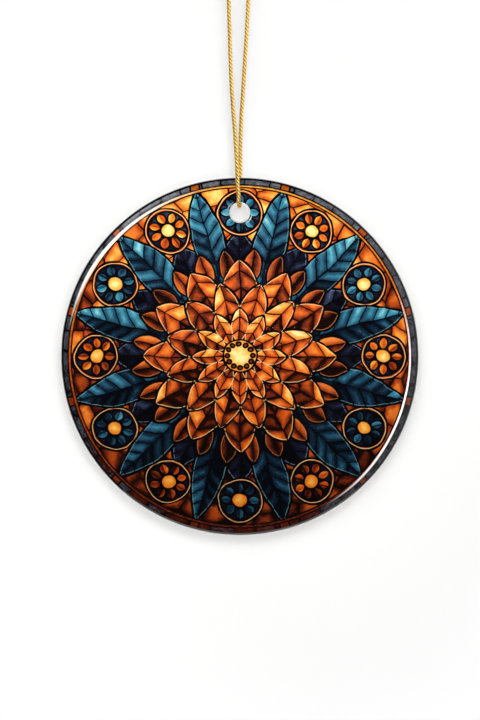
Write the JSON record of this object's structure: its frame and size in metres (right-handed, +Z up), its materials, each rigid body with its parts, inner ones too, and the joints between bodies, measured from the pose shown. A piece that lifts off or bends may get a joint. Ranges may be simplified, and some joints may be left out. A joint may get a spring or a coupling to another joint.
{
  "type": "hanging ceramic ornament",
  "caption": "Flat round ceramic ornament with a glossy leaded-glass style print on its front, hung through its hole on a knotted loop of twisted gold cord.",
  "frame": {"origin": "hang point: the inside top of the cord's loop, just under the knot", "axes": "+Z up; the printed face looks along -Y; +X to the viewer's right"},
  "size_m": [0.071, 0.0054, 0.1482],
  "materials": {
    "white_ceramic": "glossy white glaze",
    "printed_glaze": "high gloss, full-colour print in orange, amber, teal and slate",
    "gold_cord": "twisted metallic gold yarn, satin"
  },
  "bodies": {
    "knot": {"cord_knot": "gold_cord", "cord_tail_left": "gold_cord", "cord_tail_right": "gold_cord"},
    "strands": {"cord_front_strand": "gold_cord", "cord_back_strand": "gold_cord"},
    "bight": {"cord_bight": "gold_cord"},
    "disc": {"ceramic_disc": "white_ceramic", "printed_coat": "printed_glaze"}
  },
  "joints": [
    {"name": "loop_twist", "type": "hinge", "parent": "knot", "child": "strands", "pos_m": [0, 0, 0], "axis": [0, 0, 1], "range_deg": [-170, 170], "stiffness_Nm_per_rad": 0.00001},
    {"name": "disc_tip", "type": "hinge", "parent": "strands", "child": "bight", "pos_m": [0, 0, -0.068], "axis": [1, 0, 0], "range_deg": [-20, 20]},
    {"name": "disc_sway", "type": "hinge", "parent": "bight", "child": "disc", "pos_m": [0, 0, -0.068], "axis": [0, 1, 0], "range_deg": [-60, 60]}
  ]
}
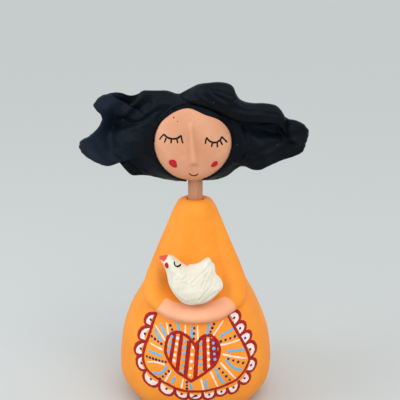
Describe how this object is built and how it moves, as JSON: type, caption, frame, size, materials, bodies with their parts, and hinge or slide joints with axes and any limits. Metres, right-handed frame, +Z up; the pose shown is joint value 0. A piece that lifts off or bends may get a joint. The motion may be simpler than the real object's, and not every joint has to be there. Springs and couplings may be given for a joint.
{
  "type": "papier-mache catrina figure",
  "caption": "Standing folk doll with a hollow pear-shaped papier-mache dress, a white bird held in its arms, and a wide-haired head on a wooden dowel that turns and lifts out.",
  "frame": {"origin": "middle of the flat base, on the surface that the figure stands on", "axes": "+Z up along the neck dowel, the figure faces -Y, +X to the viewer's right"},
  "size_m": [0.1542, 0.1066, 0.2206],
  "materials": {
    "orange_paint": "matte",
    "skin_paint": "matte",
    "face_paint": "satin",
    "hair_black": "satin",
    "bird_white": "matte",
    "painted_wood": "matte",
    "bare_wood": "matte",
    "cardboard": "matte",
    "plaster": "matte"
  },
  "bodies": {
    "dress": {"dress_shell": "orange_paint", "base_disc": "cardboard", "ballast": "plaster", "neck_tube": "cardboard", "tube_plug": "bare_wood", "tube_spreader": "cardboard", "sleeve_left": "orange_paint", "sleeve_right": "orange_paint", "forearms": "skin_paint", "bird_body": "bird_white", "bird_wing": "bird_white"},
    "neck": {"neck_dowel": "painted_wood"},
    "head": {"head_core": "face_paint", "nose": "face_paint", "hairline_roll": "hair_black", "hair_front_left": "hair_black", "hair_front_right": "hair_black", "hair_top_lock": "hair_black", "hair_back": "hair_black"}
  },
  "joints": [
    {"name": "neck_lift", "type": "slide", "parent": "dress", "child": "neck", "axis": [0, 0, 1], "range_m": [0, 0.044]},
    {"name": "head_turn", "type": "hinge", "parent": "neck", "child": "head", "pos_m": [0, 0, 0.17], "axis": [0, 0, 1], "continuous": true}
  ]
}
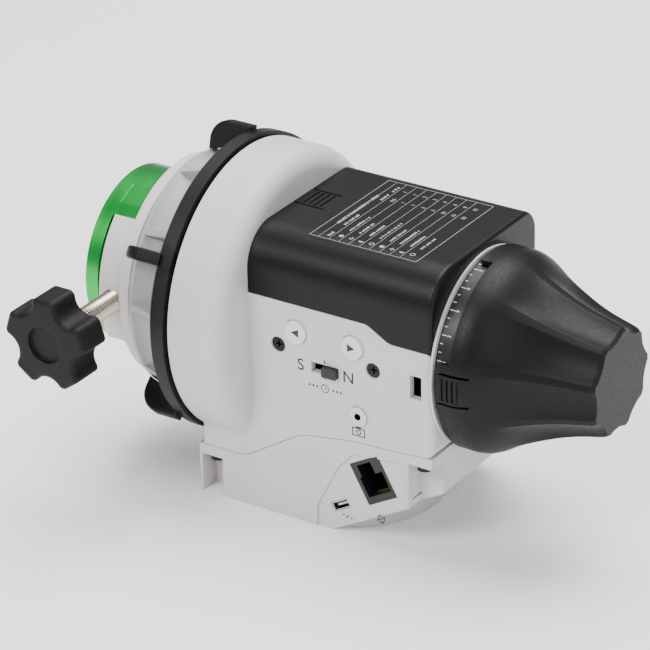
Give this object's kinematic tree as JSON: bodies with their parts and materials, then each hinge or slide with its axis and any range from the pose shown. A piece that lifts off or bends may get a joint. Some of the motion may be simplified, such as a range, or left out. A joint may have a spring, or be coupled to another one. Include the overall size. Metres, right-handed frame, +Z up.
{
  "type": "star tracker head",
  "caption": "motor-driven star tracker head: worm-driven polar axis, camera socket with green adapter and locking knob, clutch ring, battery bay and capped polar scope",
  "frame": {"origin": "centre of the tripod thread, at its mouth on the underside of the base", "axes": "+X along the polar axis from the camera adapter towards the eyepiece; -Y faces the control panel; +Z up, out of the base towards the battery cover"},
  "size_m": [0.2019, 0.1303, 0.1206],
  "materials": {
    "housing_white": "fine-textured powder coat",
    "cover_black": "satin fine-grain moulding",
    "clutch_black": "satin black coat over cast alloy",
    "hub_grey": "fine-textured mid grey coat",
    "adapter_green": "bright green anodised, turned",
    "steel": "turned stainless steel",
    "screw_black": "black oxide steel",
    "brass": "machined brass",
    "aluminium": "machined aluminium",
    "motor_grey": "plated steel can",
    "knob_black": "moulded phenolic, satin",
    "scope_black": "black anodised",
    "glass": "coated optical glass",
    "rubber": "matte rubber",
    "tray_black": "moulded tray",
    "cells": "printed sleeve on steel cans",
    "contacts": "nickel-plated spring steel",
    "board_green": "solder-masked laminate",
    "switch_black": "moulded",
    "button_white": "satin moulding"
  },
  "bodies": {
    "housing": {"main_housing": "housing_white", "base_housing": "housing_white", "battery_tray": "tray_black", "battery_cells": "cells", "battery_contacts": "contacts", "circuit_board": "board_green", "snap_jack": "contacts", "power_socket": "switch_black", "guider_jack": "switch_black", "guider_contacts": "contacts", "slide_switch": "switch_black", "tact_switches": "switch_black", "face_screws": "screw_black", "base_screws": "steel", "front_bearing": "steel", "rear_bearing": "steel", "motor": "motor_grey", "worm_bracket": "aluminium", "worm_bearings": "steel", "tripod_insert": "steel", "mode_switch": "switch_black"},
    "polar_head": {"polar_shaft": "steel", "worm_wheel": "brass", "shaft_nut": "steel", "clutch_disc": "aluminium", "camera_socket": "housing_white", "socket_screws": "screw_black", "scope_tube": "scope_black", "objective_lens": "glass", "reticle": "glass", "eyepiece": "scope_black", "eye_lens": "glass", "eye_cup": "rubber", "time_circle": "scope_black"},
    "clutch": {"clutch_ring": "clutch_black", "clutch_hub": "hub_grey"},
    "camera_adapter": {"adapter": "adapter_green", "adapter_stud": "steel", "adapter_pad": "rubber"},
    "clamp_pad": {"lock_pad": "brass"},
    "locking_knob": {"lock_knob": "knob_black", "lock_screw": "steel"},
    "worm_drive": {"worm": "steel", "worm_gear": "brass"},
    "pinion": {"motor_pinion": "brass"},
    "cap": {"scope_cap": "cover_black"},
    "date_dial": {"date_ring": "scope_black"},
    "focus": {"focus_ring": "scope_black"},
    "left_button": {"button_left": "button_white"},
    "right_button": {"button_right": "button_white"},
    "hemisphere_slider": {"switch_slider": "switch_black"},
    "mode_knob": {"mode_dial": "tray_black"},
    "cover": {"battery_cover": "cover_black"}
  },
  "joints": [
    {"name": "ra_turn", "type": "hinge", "parent": "housing", "child": "polar_head", "pos_m": [-0.041, 0, 0.067], "axis": [1, 0, 0], "continuous": true},
    {"name": "clutch_turn", "type": "hinge", "parent": "polar_head", "child": "clutch", "pos_m": [-0.049, 0, 0.067], "axis": [1, 0, 0], "range_deg": [0, 120]},
    {"name": "adapter_slide", "type": "slide", "parent": "polar_head", "child": "camera_adapter", "axis": [-1, 0, 0], "range_m": [0, 0.03]},
    {"name": "pad_slide", "type": "slide", "parent": "polar_head", "child": "clamp_pad", "axis": [0, -1, 0], "range_m": [0, 0.003]},
    {"name": "knob_turn", "type": "hinge", "parent": "clamp_pad", "child": "locking_knob", "pos_m": [-0.074, -0.05, 0.067], "axis": [0, 1, 0], "range_deg": [0, 865]},
    {"name": "worm_spin", "type": "hinge", "parent": "housing", "child": "worm_drive", "pos_m": [-0.0285, 0, 0.0187], "axis": [0, 1, 0], "continuous": true},
    {"name": "pinion_spin", "type": "hinge", "parent": "housing", "child": "pinion", "pos_m": [-0.01581, 0.02, 0.02332], "axis": [0, 1, 0], "continuous": true},
    {"name": "cap_pull", "type": "slide", "parent": "housing", "child": "cap", "axis": [1, 0, 0], "range_m": [0, 0.06]},
    {"name": "date_turn", "type": "hinge", "parent": "polar_head", "child": "date_dial", "pos_m": [0.058, 0, 0.067], "axis": [1, 0, 0], "continuous": true},
    {"name": "focus_turn", "type": "hinge", "parent": "polar_head", "child": "focus", "pos_m": [0.067, 0, 0.067], "axis": [1, 0, 0], "range_deg": [-180, 180]},
    {"name": "left_press", "type": "slide", "parent": "housing", "child": "left_button", "axis": [0, 1, 0], "range_m": [0, 0.0008], "stiffness_N_per_m": 400, "springref_m": -0.0008},
    {"name": "right_press", "type": "slide", "parent": "housing", "child": "right_button", "axis": [0, 1, 0], "range_m": [0, 0.0008], "stiffness_N_per_m": 400, "springref_m": -0.0008},
    {"name": "hemisphere_slide", "type": "slide", "parent": "housing", "child": "hemisphere_slider", "axis": [-1, 0, 0], "range_m": [0, 0.0048]},
    {"name": "mode_turn", "type": "hinge", "parent": "housing", "child": "mode_knob", "pos_m": [0.017, 0.036, 0.061], "axis": [0, 1, 0], "range_deg": [0, 240]},
    {"name": "cover_lift", "type": "slide", "parent": "housing", "child": "cover", "axis": [0, 0, 1], "range_m": [0, 0.06]}
  ],
  "couplings": [
    {"joint": "worm_spin", "follows": "ra_turn", "ratio": -144},
    {"joint": "pinion_spin", "follows": "ra_turn", "ratio": 288},
    {"joint": "knob_turn", "follows": "pad_slide", "rad_per_m": 5026.5}
  ]
}
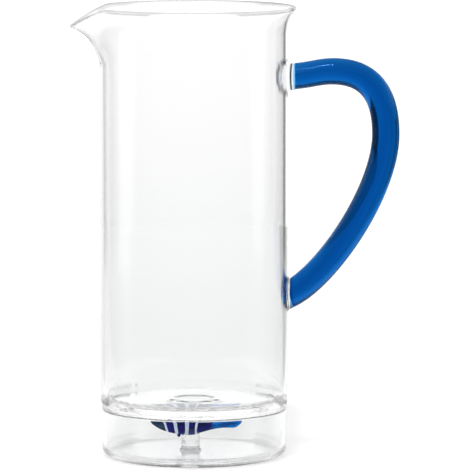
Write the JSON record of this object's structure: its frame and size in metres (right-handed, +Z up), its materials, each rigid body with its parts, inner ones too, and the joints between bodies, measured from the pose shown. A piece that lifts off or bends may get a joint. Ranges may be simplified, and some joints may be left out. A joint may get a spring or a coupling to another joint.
{
  "type": "glass jug",
  "caption": "Tall cylindrical clear glass jug with a flared rim, a drawn spout, a bent blue glass handle and a closed display base that holds a small striped glass fish on a clear post.",
  "frame": {"origin": "centre of the base's flat bottom, on the tube's axis", "axes": "+Z up along the tube, +X towards the handle, -X towards the spout, +Y across"},
  "size_m": [0.1752, 0.1088, 0.24],
  "materials": {
    "clear_glass": "clear, fire-polished",
    "blue_glass": "clear tinted blue, fire-polished",
    "slate_glass": "opaque slate blue, glossy",
    "indigo_glass": "opaque indigo, glossy",
    "white_glass": "opaque bluish white, glossy",
    "light_blue_glass": "tinted light blue, glossy",
    "black_glass": "opaque black, glossy"
  },
  "bodies": {
    "root": {"vessel": "clear_glass", "seam_bead": "clear_glass", "base_cup": "clear_glass", "post": "clear_glass", "handle_weld_upper": "clear_glass", "handle_weld_lower": "clear_glass", "handle": "blue_glass", "fish_head": "slate_glass", "fish_body_1": "indigo_glass", "fish_body_2": "indigo_glass", "fish_body_3": "indigo_glass", "fish_body_4": "indigo_glass", "fish_band_1": "white_glass", "fish_band_2": "white_glass", "fish_band_3": "white_glass", "fish_band_4": "white_glass", "fish_tail": "light_blue_glass", "fish_belly_fin": "indigo_glass", "fish_back_fin": "indigo_glass", "fish_eye_left": "black_glass", "fish_eye_right": "black_glass"}
  },
  "joints": []
}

□ □ □

Of the lines in the entries, how many include the word "that"? State only the number.

7